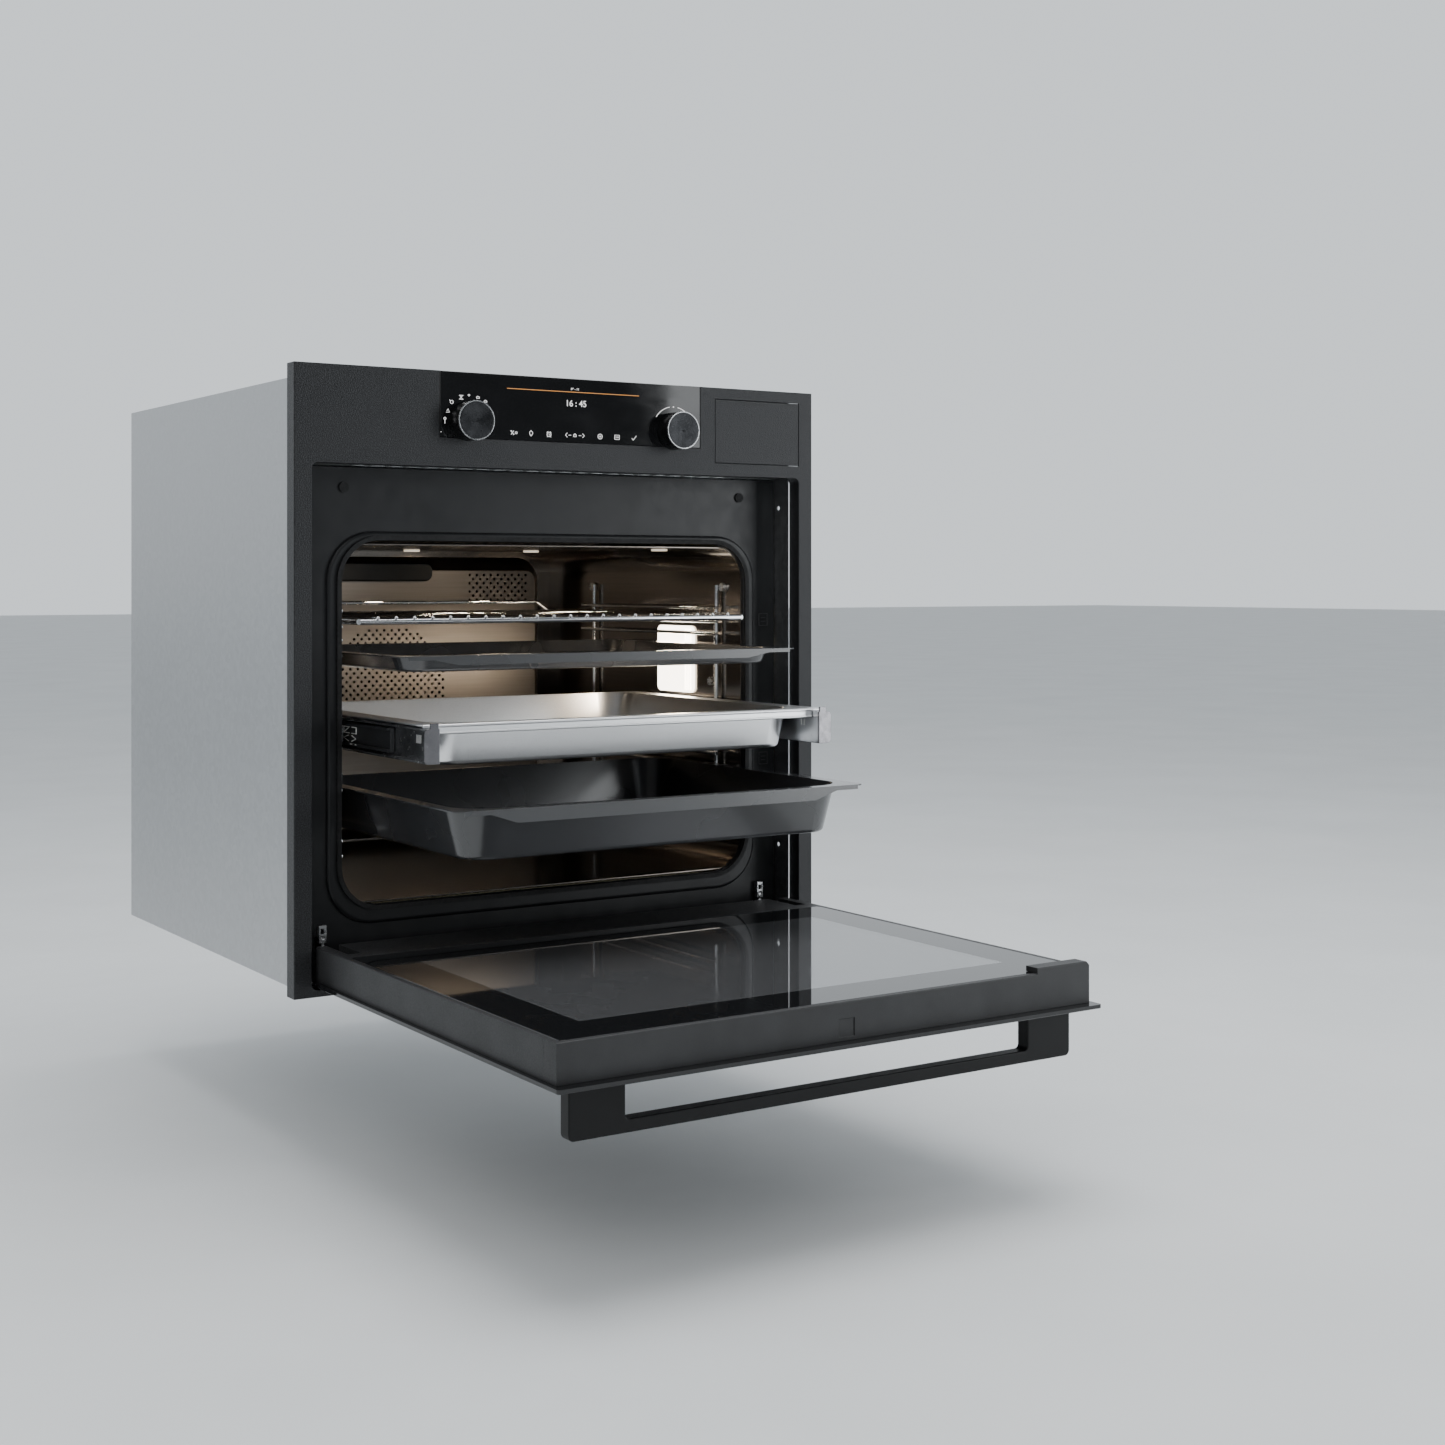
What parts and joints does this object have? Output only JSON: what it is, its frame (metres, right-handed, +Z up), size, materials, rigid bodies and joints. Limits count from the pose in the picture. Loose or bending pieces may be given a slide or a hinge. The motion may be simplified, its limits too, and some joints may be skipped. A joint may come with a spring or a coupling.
{
  "type": "built-in wall oven",
  "caption": "Built-in wall oven with a drop-down glass door, bar handle, turning knobs, water drawer, side racks, telescopic runners, trays, a pan and a wire rack.",
  "frame": {"origin": "middle of the casing's underside, where it rests on the niche's shelf", "axes": "+X to the right seen from the front, +Y into the wall, +Z up"},
  "size_m": [0.597, 1.0385, 0.6314],
  "materials": {
    "front_enamel": "fine grained powder coat, satin",
    "display_glass": "gloss black glass over the display",
    "black_plastic": "fine texture",
    "knob_black": "turned and anodised black",
    "knob_ring": "bright turned edge",
    "cavity_enamel": "satin black enamel",
    "cavity_steel": "brushed, warm lit",
    "tray_enamel": "gloss black enamel",
    "pan_steel": "satin",
    "chrome_wire": "bright chrome",
    "rail_steel": "bright rolled strip",
    "rail_black": "black, satin",
    "seal_rubber": "matt silicone",
    "lamp_glass": "ribbed lens",
    "clear_glass": "clear heat reflecting pane",
    "printed_glass": "clear pane with a black printed border",
    "door_glass": "black tinted outer pane",
    "casing_steel": "zinc coated sheet",
    "hinge_steel": "bright plated",
    "heater_steel": "oxidised tube",
    "wool": "mineral wool",
    "tank_plastic": "smoked clear",
    "board": "circuit board",
    "motor_steel": "plain motor can",
    "handle_black": "anodised black"
  },
  "bodies": {
    "cabinet": {"front_frame": "front_enamel", "display_glass": "display_glass", "display_carrier": "black_plastic", "display_module": "board", "knob_encoders": "black_plastic", "tank_housing": "black_plastic", "cavity_front_plate": "cavity_enamel", "door_seal": "seal_rubber", "door_buffers": "seal_rubber", "cavity_liner": "cavity_steel", "cavity_back": "cavity_steel", "side_lamp_glass": "lamp_glass", "ceiling_lamps": "lamp_glass", "fan_baffle": "cavity_steel", "steam_outlet_cover": "cavity_enamel", "ring_element": "heater_steel", "top_heater": "heater_steel", "fan_motor": "motor_steel", "insulation": "wool", "side_rack_right": "chrome_wire", "side_rack_left": "chrome_wire", "rack_screws": "hinge_steel", "rail_fixed": "rail_steel", "hinge_arms": "hinge_steel", "case_right": "casing_steel", "case_left": "casing_steel", "case_bottom": "casing_steel", "case_top": "casing_steel", "case_back": "casing_steel", "case_screws": "hinge_steel", "air_duct": "casing_steel", "blower_housing": "casing_steel", "power_board": "board", "terminal_block": "black_plastic", "steam_boiler": "motor_steel", "water_pump": "black_plastic"},
    "door": {"door_outer_panel": "door_glass", "door_middle_glass": "clear_glass", "door_inner_glass": "printed_glass", "door_frame": "black_plastic", "door_top_trim": "black_plastic", "handle_bar": "handle_black", "hinge_channels": "hinge_steel"},
    "left_lock": {"hinge_lock_left": "hinge_steel"},
    "right_lock": {"hinge_lock_right": "hinge_steel"},
    "left_knob": {"knob_left": "knob_black", "knob_ring_left": "knob_ring"},
    "right_knob": {"knob_right": "knob_black", "knob_ring_right": "knob_ring"},
    "water_drawer": {"tank_front_flap": "front_enamel", "water_tank": "tank_plastic", "tank_lid": "tank_plastic"},
    "fan": {"convection_fan": "cavity_steel"},
    "blower": {"blower_wheel": "casing_steel"},
    "rack": {"wire_rack": "chrome_wire"},
    "shallow": {"shallow_tray": "tray_enamel"},
    "deep": {"deep_tray": "tray_enamel"},
    "rail_member": {"rail_middle": "rail_black"},
    "pan_carrier": {"rail_moving": "rail_steel", "steel_pan": "pan_steel"}
  },
  "joints": [
    {"name": "door_hinge", "type": "hinge", "parent": "cabinet", "child": "door", "pos_m": [0, -0.282, 0.017], "axis": [-1, 0, 0], "range_deg": [0, 90]},
    {"name": "left_lock_swing", "type": "hinge", "parent": "cabinet", "child": "left_lock", "pos_m": [-0.255, -0.2497, 0.046], "axis": [-1, 0, 0], "range_deg": [-60, 0]},
    {"name": "right_lock_swing", "type": "hinge", "parent": "cabinet", "child": "right_lock", "pos_m": [0.255, -0.2497, 0.046], "axis": [-1, 0, 0], "range_deg": [-60, 0]},
    {"name": "left_knob_turn", "type": "hinge", "parent": "cabinet", "child": "left_knob", "pos_m": [-0.1193, -0.29, 0.5484], "axis": [0, 1, 0], "continuous": true},
    {"name": "right_knob_turn", "type": "hinge", "parent": "cabinet", "child": "right_knob", "pos_m": [0.1193, -0.29, 0.5484], "axis": [0, 1, 0], "continuous": true},
    {"name": "water_drawer_slide", "type": "slide", "parent": "cabinet", "child": "water_drawer", "axis": [0, -1, 0], "range_m": [0, 0.2]},
    {"name": "fan_spin", "type": "hinge", "parent": "cabinet", "child": "fan", "pos_m": [0, 0.194, 0.264], "axis": [0, 1, 0], "continuous": true},
    {"name": "blower_spin", "type": "hinge", "parent": "cabinet", "child": "blower", "pos_m": [0, 0.141, 0.507], "axis": [1, 0, 0], "continuous": true},
    {"name": "deep_tray_slide", "type": "slide", "parent": "cabinet", "child": "deep", "axis": [0, 1, 0], "range_m": [0, 0.2421]},
    {"name": "pan_slide", "type": "slide", "parent": "cabinet", "child": "pan_carrier", "axis": [0, 1, 0], "range_m": [0, 0.1781]},
    {"name": "rail_member_slide", "type": "slide", "parent": "cabinet", "child": "rail_member", "axis": [0, 1, 0], "range_m": [0, 0.0891]},
    {"name": "shallow_tray_slide", "type": "slide", "parent": "cabinet", "child": "shallow", "axis": [0, 1, 0], "range_m": [0, 0.1251]},
    {"name": "rack_slide", "type": "slide", "parent": "cabinet", "child": "rack", "axis": [0, 1, 0], "range_m": [0, 0.0261]}
  ],
  "couplings": [
    {"joint": "deep_tray_slide", "follows": "door_hinge", "m_per_rad": 0.15406},
    {"joint": "pan_slide", "follows": "door_hinge", "m_per_rad": 0.11332},
    {"joint": "rail_member_slide", "follows": "door_hinge", "m_per_rad": 0.056659},
    {"joint": "shallow_tray_slide", "follows": "door_hinge", "m_per_rad": 0.079577},
    {"joint": "rack_slide", "follows": "door_hinge", "m_per_rad": 0.016552}
  ]
}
● ● ● ● ●
• _Written task_
Quote the entire listing above exactly.

• _Response to this task_
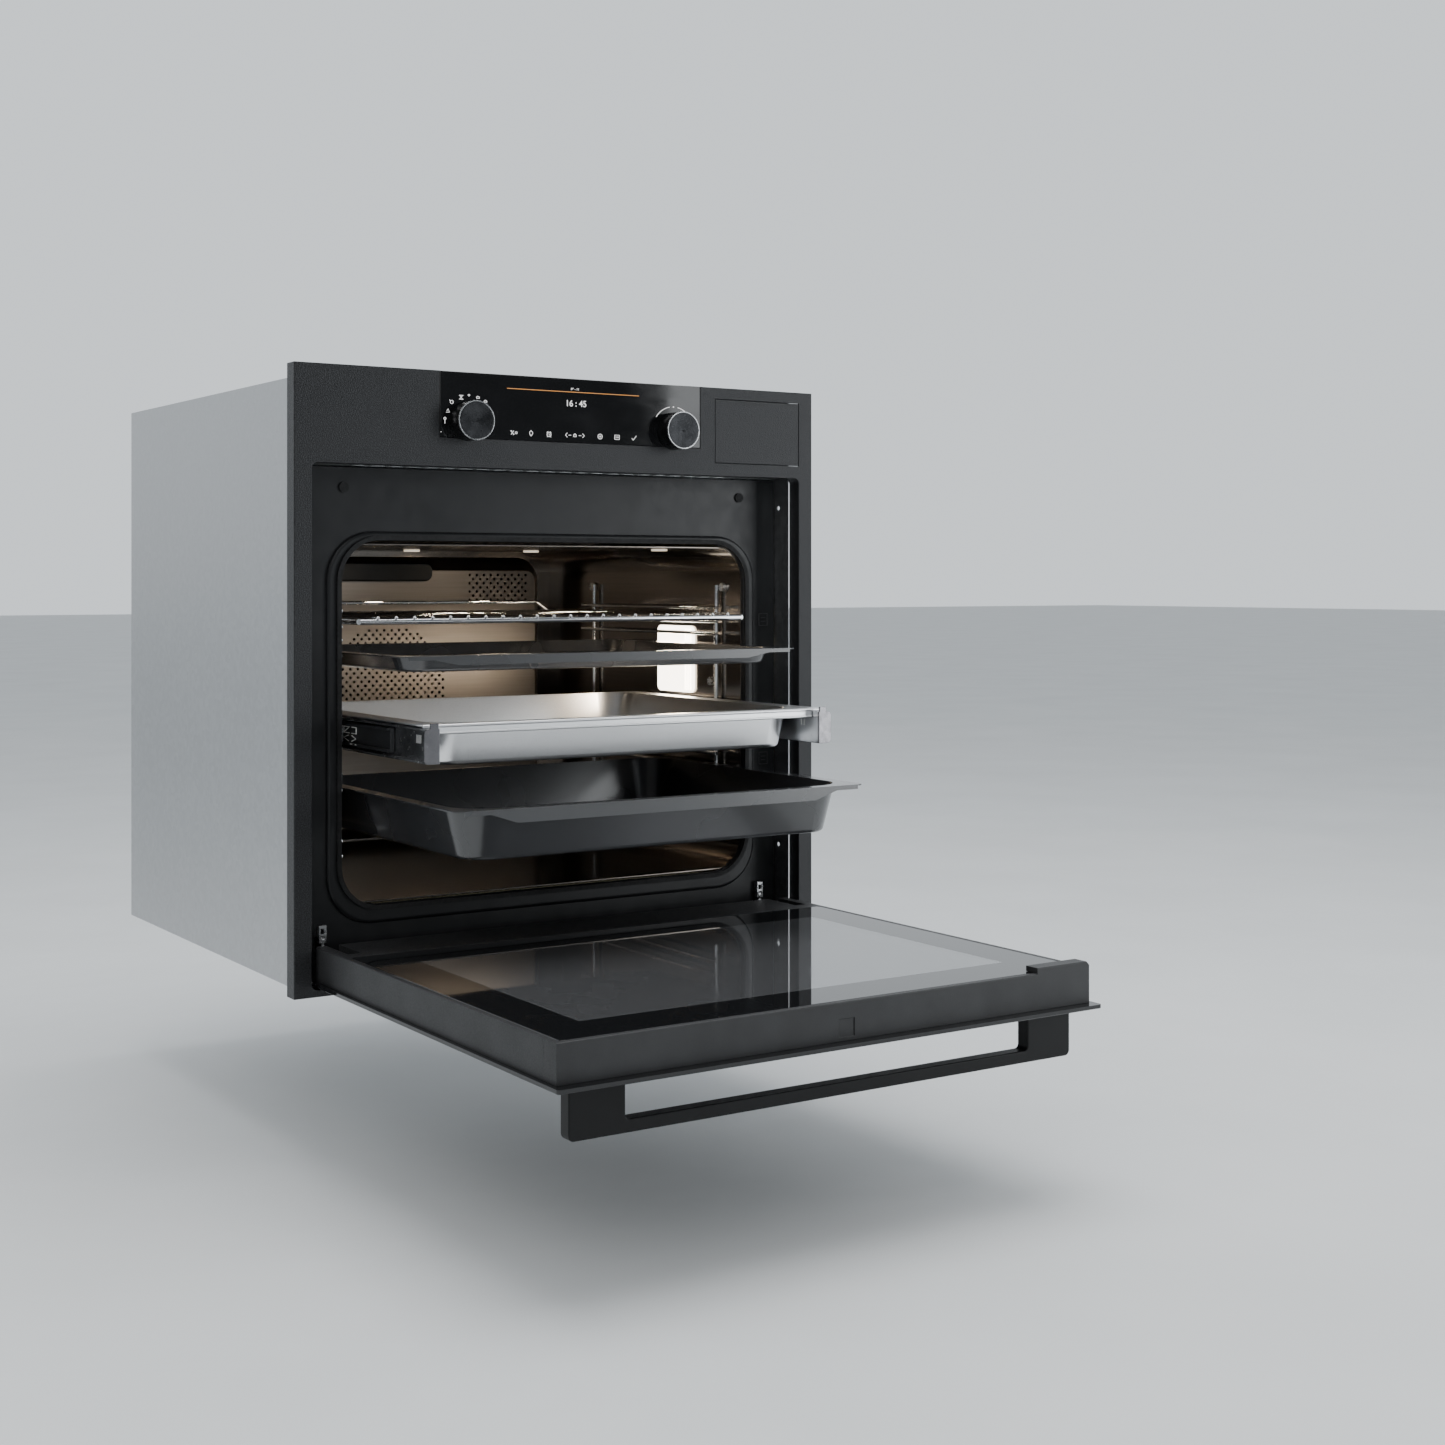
What parts and joints does this object have? Output only JSON: what it is, its frame (metres, right-handed, +Z up), size, materials, rigid bodies and joints. Limits count from the pose in the picture. Loose or bending pieces may be given a slide or a hinge. The motion may be simplified, its limits too, and some joints may be skipped. A joint may come with a spring or a coupling.
{
  "type": "built-in wall oven",
  "caption": "Built-in wall oven with a drop-down glass door, bar handle, turning knobs, water drawer, side racks, telescopic runners, trays, a pan and a wire rack.",
  "frame": {"origin": "middle of the casing's underside, where it rests on the niche's shelf", "axes": "+X to the right seen from the front, +Y into the wall, +Z up"},
  "size_m": [0.597, 1.0385, 0.6314],
  "materials": {
    "front_enamel": "fine grained powder coat, satin",
    "display_glass": "gloss black glass over the display",
    "black_plastic": "fine texture",
    "knob_black": "turned and anodised black",
    "knob_ring": "bright turned edge",
    "cavity_enamel": "satin black enamel",
    "cavity_steel": "brushed, warm lit",
    "tray_enamel": "gloss black enamel",
    "pan_steel": "satin",
    "chrome_wire": "bright chrome",
    "rail_steel": "bright rolled strip",
    "rail_black": "black, satin",
    "seal_rubber": "matt silicone",
    "lamp_glass": "ribbed lens",
    "clear_glass": "clear heat reflecting pane",
    "printed_glass": "clear pane with a black printed border",
    "door_glass": "black tinted outer pane",
    "casing_steel": "zinc coated sheet",
    "hinge_steel": "bright plated",
    "heater_steel": "oxidised tube",
    "wool": "mineral wool",
    "tank_plastic": "smoked clear",
    "board": "circuit board",
    "motor_steel": "plain motor can",
    "handle_black": "anodised black"
  },
  "bodies": {
    "cabinet": {"front_frame": "front_enamel", "display_glass": "display_glass", "display_carrier": "black_plastic", "display_module": "board", "knob_encoders": "black_plastic", "tank_housing": "black_plastic", "cavity_front_plate": "cavity_enamel", "door_seal": "seal_rubber", "door_buffers": "seal_rubber", "cavity_liner": "cavity_steel", "cavity_back": "cavity_steel", "side_lamp_glass": "lamp_glass", "ceiling_lamps": "lamp_glass", "fan_baffle": "cavity_steel", "steam_outlet_cover": "cavity_enamel", "ring_element": "heater_steel", "top_heater": "heater_steel", "fan_motor": "motor_steel", "insulation": "wool", "side_rack_right": "chrome_wire", "side_rack_left": "chrome_wire", "rack_screws": "hinge_steel", "rail_fixed": "rail_steel", "hinge_arms": "hinge_steel", "case_right": "casing_steel", "case_left": "casing_steel", "case_bottom": "casing_steel", "case_top": "casing_steel", "case_back": "casing_steel", "case_screws": "hinge_steel", "air_duct": "casing_steel", "blower_housing": "casing_steel", "power_board": "board", "terminal_block": "black_plastic", "steam_boiler": "motor_steel", "water_pump": "black_plastic"},
    "door": {"door_outer_panel": "door_glass", "door_middle_glass": "clear_glass", "door_inner_glass": "printed_glass", "door_frame": "black_plastic", "door_top_trim": "black_plastic", "handle_bar": "handle_black", "hinge_channels": "hinge_steel"},
    "left_lock": {"hinge_lock_left": "hinge_steel"},
    "right_lock": {"hinge_lock_right": "hinge_steel"},
    "left_knob": {"knob_left": "knob_black", "knob_ring_left": "knob_ring"},
    "right_knob": {"knob_right": "knob_black", "knob_ring_right": "knob_ring"},
    "water_drawer": {"tank_front_flap": "front_enamel", "water_tank": "tank_plastic", "tank_lid": "tank_plastic"},
    "fan": {"convection_fan": "cavity_steel"},
    "blower": {"blower_wheel": "casing_steel"},
    "rack": {"wire_rack": "chrome_wire"},
    "shallow": {"shallow_tray": "tray_enamel"},
    "deep": {"deep_tray": "tray_enamel"},
    "rail_member": {"rail_middle": "rail_black"},
    "pan_carrier": {"rail_moving": "rail_steel", "steel_pan": "pan_steel"}
  },
  "joints": [
    {"name": "door_hinge", "type": "hinge", "parent": "cabinet", "child": "door", "pos_m": [0, -0.282, 0.017], "axis": [-1, 0, 0], "range_deg": [0, 90]},
    {"name": "left_lock_swing", "type": "hinge", "parent": "cabinet", "child": "left_lock", "pos_m": [-0.255, -0.2497, 0.046], "axis": [-1, 0, 0], "range_deg": [-60, 0]},
    {"name": "right_lock_swing", "type": "hinge", "parent": "cabinet", "child": "right_lock", "pos_m": [0.255, -0.2497, 0.046], "axis": [-1, 0, 0], "range_deg": [-60, 0]},
    {"name": "left_knob_turn", "type": "hinge", "parent": "cabinet", "child": "left_knob", "pos_m": [-0.1193, -0.29, 0.5484], "axis": [0, 1, 0], "continuous": true},
    {"name": "right_knob_turn", "type": "hinge", "parent": "cabinet", "child": "right_knob", "pos_m": [0.1193, -0.29, 0.5484], "axis": [0, 1, 0], "continuous": true},
    {"name": "water_drawer_slide", "type": "slide", "parent": "cabinet", "child": "water_drawer", "axis": [0, -1, 0], "range_m": [0, 0.2]},
    {"name": "fan_spin", "type": "hinge", "parent": "cabinet", "child": "fan", "pos_m": [0, 0.194, 0.264], "axis": [0, 1, 0], "continuous": true},
    {"name": "blower_spin", "type": "hinge", "parent": "cabinet", "child": "blower", "pos_m": [0, 0.141, 0.507], "axis": [1, 0, 0], "continuous": true},
    {"name": "deep_tray_slide", "type": "slide", "parent": "cabinet", "child": "deep", "axis": [0, 1, 0], "range_m": [0, 0.2421]},
    {"name": "pan_slide", "type": "slide", "parent": "cabinet", "child": "pan_carrier", "axis": [0, 1, 0], "range_m": [0, 0.1781]},
    {"name": "rail_member_slide", "type": "slide", "parent": "cabinet", "child": "rail_member", "axis": [0, 1, 0], "range_m": [0, 0.0891]},
    {"name": "shallow_tray_slide", "type": "slide", "parent": "cabinet", "child": "shallow", "axis": [0, 1, 0], "range_m": [0, 0.1251]},
    {"name": "rack_slide", "type": "slide", "parent": "cabinet", "child": "rack", "axis": [0, 1, 0], "range_m": [0, 0.0261]}
  ],
  "couplings": [
    {"joint": "deep_tray_slide", "follows": "door_hinge", "m_per_rad": 0.15406},
    {"joint": "pan_slide", "follows": "door_hinge", "m_per_rad": 0.11332},
    {"joint": "rail_member_slide", "follows": "door_hinge", "m_per_rad": 0.056659},
    {"joint": "shallow_tray_slide", "follows": "door_hinge", "m_per_rad": 0.079577},
    {"joint": "rack_slide", "follows": "door_hinge", "m_per_rad": 0.016552}
  ]
}